Senator Shelby is asking that Congress approve increasing 28-foot double trailers to 33-foot double trailers. That’s an additional 10 feet (5 on each trailer). This will mean the trucks will require an additional 6 foot rider turning radius and they will need an additional 22 feet to stop. Studies show that double 33s performed worse than double 28s in avoidance maneuvers. This adds to the risk of death and injury to any of us sharing the roads with these larger and potentially heavier trucks.
I spent time yesterday afternoon calling members of the Senate Appropriations Committee to ask that they vote NO on the Shelby Amendment.
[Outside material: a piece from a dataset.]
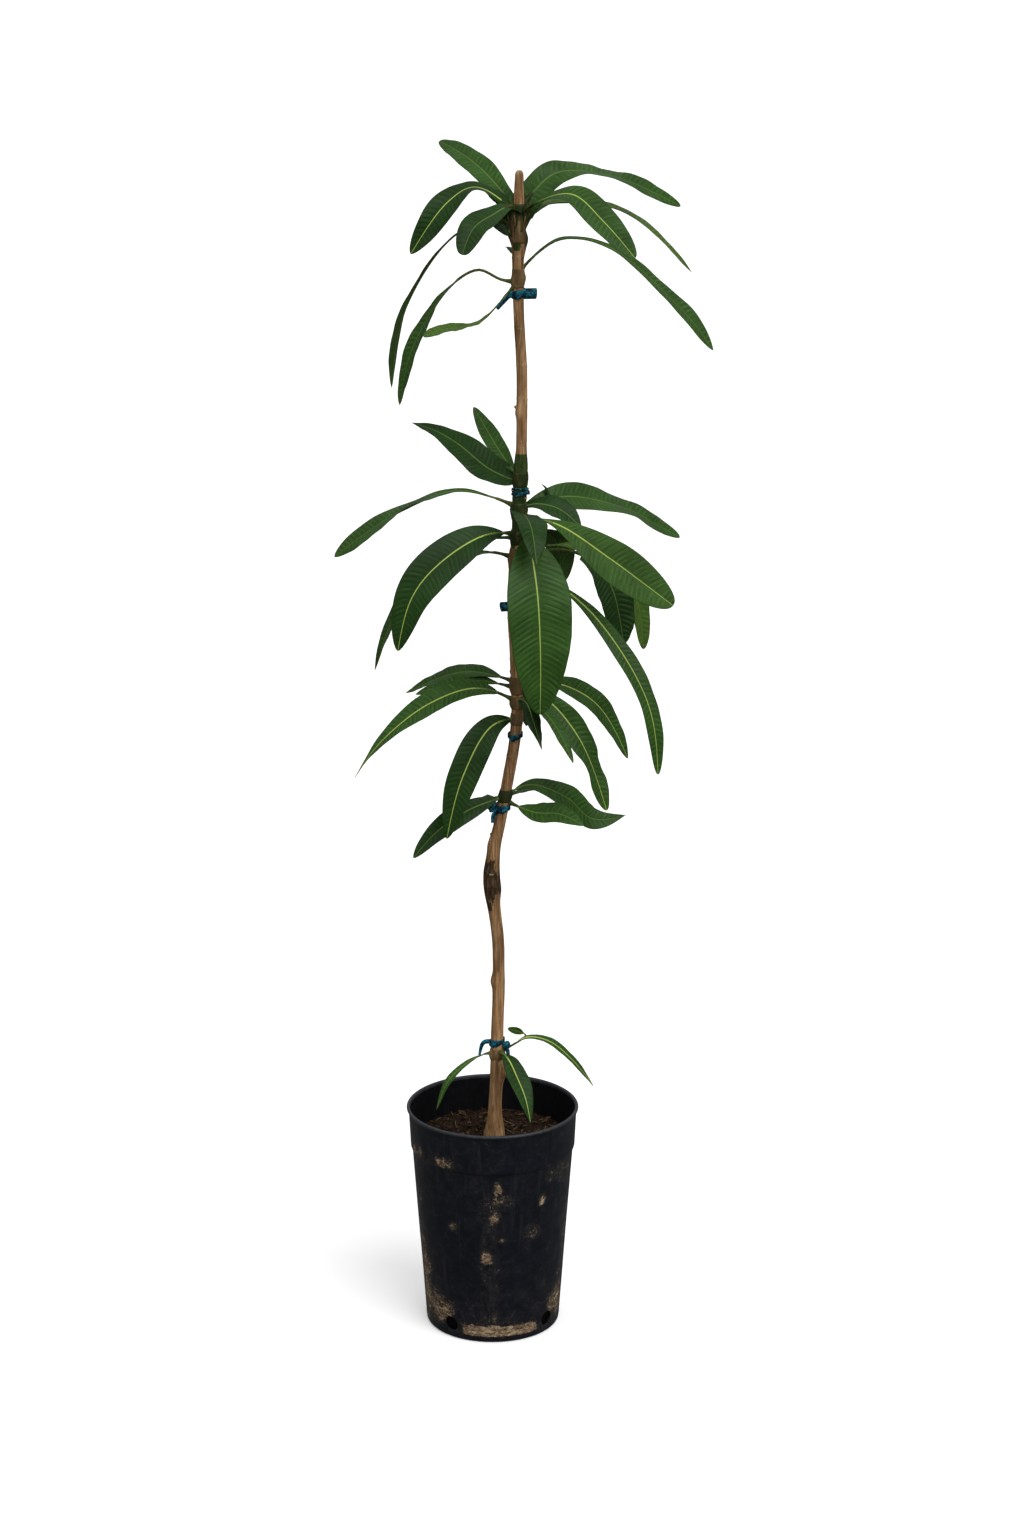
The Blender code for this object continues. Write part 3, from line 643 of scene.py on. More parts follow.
def paint_blade(looks, rows, columns, veins, rng):
    """The slot of each face of a blade's upper side: skin, strokes of painted highlight along its side veins
    and of painted shade between them, and midrib.
    """
    row_of = np.repeat(np.arange(rows - 1), columns - 1)
    column_of = np.tile(np.arange(columns - 1), rows - 1)
    middle = (columns - 1) // 2
    slots = np.full(len(row_of), UPPER[looks.tone])
    reach = np.abs(column_of + 0.5 - middle) / middle
    right = column_of >= middle
    # Strokes of painted highlight on the side veins, and of painted shade in the hollows between them
    for vein in range(veins):
        for side in (False, True):
            for row, slot, chance in STROKES:
                start = rng.uniform(0, 0.45)
                end = start + rng.uniform(0.25, 0.75)
                if rng.random() < chance:
                    stroke = (row_of == vein * ROWS_PER_VEIN + row) & (right == side)
                    slots[stroke & (reach > start) & (reach < end)] = slot[looks.tone]
    slots[(column_of == middle) | (column_of == middle - 1)] = RIB_BRIGHT if looks.bright else RIB_DULL
    return slots


def add_blade(pile, leaf, looks, rib, rng):
    """The two faces of a blade. Its rows run along the side veins, so that each vein is a row."""
    blade_length = rib.length * (1 - rib.start)
    veins = max(6, round(blade_length / VEIN_SPACING))
    rows = veins * ROWS_PER_VEIN + 1
    u = np.linspace(0, 1, rows)[:, None]
    fractions = np.array([-f for f in ACROSS[::-1]] + [0.0] + list(ACROSS))[None, :]
    rib_side = np.array([-1] * len(ACROSS) + [0] + [1] * len(ACROSS))[None, :]
    side_of = np.where(rib_side < 0, 0, 1)
    shear = 0.45 * leaf.width / 2 / blade_length * np.abs(fractions) ** 1.3
    share = np.clip(u + shear * np.clip(6 * u, 0, 1) * np.clip(5 * (1 - u), 0, 1), 0, 1)
    half = np.maximum(blade_shape(share, leaf.widest, leaf.tip) * leaf.width / 2, 0.35)
    half = np.hypot(half, leaf.base * np.clip(1 - share / 0.4, 0, 1))
    waves = np.array([rng.uniform(2.0, 3.4), rng.uniform(2.4, 4.2)])[side_of]
    phase = np.array([rng.uniform(0, 6.28), rng.uniform(0, 6.28)])[side_of]
    half = half * (1 + 0.014 * np.sin(2 * math.pi * waves * share + 2 * phase))
    rib_half = np.minimum(RIB_HALF * (1.25 - 0.9 * share), 0.4 * half)
    across = rib_side * (rib_half + (half - rib_half) * np.abs(fractions))

    spread = np.abs(across) / np.maximum(half, 0.01)
    opened = np.clip(share * 6, 0, 1)
    closed = np.clip((1 - share) * 8, 0, 1)
    fold = math.tan(math.radians(LEAF_FOLD))
    lift = np.abs(across) * fold * opened * (1.5 - 0.75 * spread)
    strengths = [[rng.uniform(0.25, 1.35) for _ in range(veins + 2)] for _ in range(2)]
    left, right = (np.interp(u * veins, np.arange(veins + 2), strength) for strength in strengths)
    strength = np.where(side_of == 0, left, right)
    beat = np.cos(2 * math.pi * veins * u)
    arch = np.sin(math.pi * np.clip(spread * 0.96, 0, 1)) ** 0.7
    lift = lift - looks.ripple * strength * (0.5 * beat + 0.5 * np.abs(beat)) * arch * opened * closed
    edge = looks.wave * np.sin(2 * math.pi * waves * share + phase)
    edge = edge + 0.3 * looks.wave * np.sin(2 * math.pi * 2.7 * waves * share + 2.3 * phase)
    lift = lift + edge * spread**2.5 * opened * closed
    lift = lift + np.where(spread < 0.01, 0.35, 0) * opened - np.where(np.abs(fractions) == 0, 0.12, 0)

    s = rib.start + (1 - rib.start) * share
    normal = rib.at(rib.normal, s)
    points = rib.at(rib.middle, s) + across[..., None] * rib.at(rib.side, s) + lift[..., None] * normal
    thick = (LEAF_HALF_THICKNESS * (1 - 0.6 * spread**6))[..., None]
    top = points + thick * normal
    bottom = points - thick * normal

    columns = fractions.shape[1]
    faces = grid_faces(rows, columns, False)
    slots = paint_blade(looks, rows, columns, veins, rng)
    index = np.arange(rows * columns).reshape(rows, columns)
    rim = np.concatenate([index[:, 0], index[-1, 1:], index[-2::-1, -1], index[0, -2:0:-1]])
    shift = rows * columns
    ahead = np.roll(rim, -1)
    rim_faces = np.stack([rim, rim + shift, ahead + shift, ahead], 1)
    all_faces = np.vstack([faces, faces[:, ::-1] + shift, rim_faces[:, ::-1]])
    rim_slots = np.full(len(rim_faces), UPPER[looks.tone])
    all_slots = np.concatenate([slots, np.full(len(faces), UNDER), rim_slots])
    pile.add(np.concatenate([top.reshape(-1, 3), bottom.reshape(-1, 3)]), all_faces.tolist(), all_slots)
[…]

I started with the 15 Republicans on the committee as they are more likely to side with the trucking industry. It’s an uphill battle; no one wants to talk to someone not in their district. But neither Michigan Senator is on this committee and in order to be heard I have to get other Senators’ offices to listen to me. I have to remind them that as members of the Appropriations Committee they are supposed to be representing all Americans, not just those in their district. Generally they concede enough to put me through to someone’s voice mail.
It’s frustrating. If these provisions stay in the bill they will be signed into law by the President. Our roads will become even less safe than they are now. We’ve been fighting to lower the maximum hours of service allowed, we’ve been fighting to get minimum insurance increased, and we’ve been fighting against bigger, longer, and heavier trucks. We’ve made progress, but it’s like climbing a sand dune. One step up, then long slides down.
The trucking industry is now using large important bills that have to be passed, like the Appropriations Bill, to insert their agenda. It’s the only way to get anything passed in the political environment we face today. But safety issues don’t belong in a larger unrelated bill. That in itself is another battle.
I know this got long. I have to get going now, I have some more Democrats to reach this morning before they head into session. I’ll let you know how it goes. Our lives are depending on the outcome.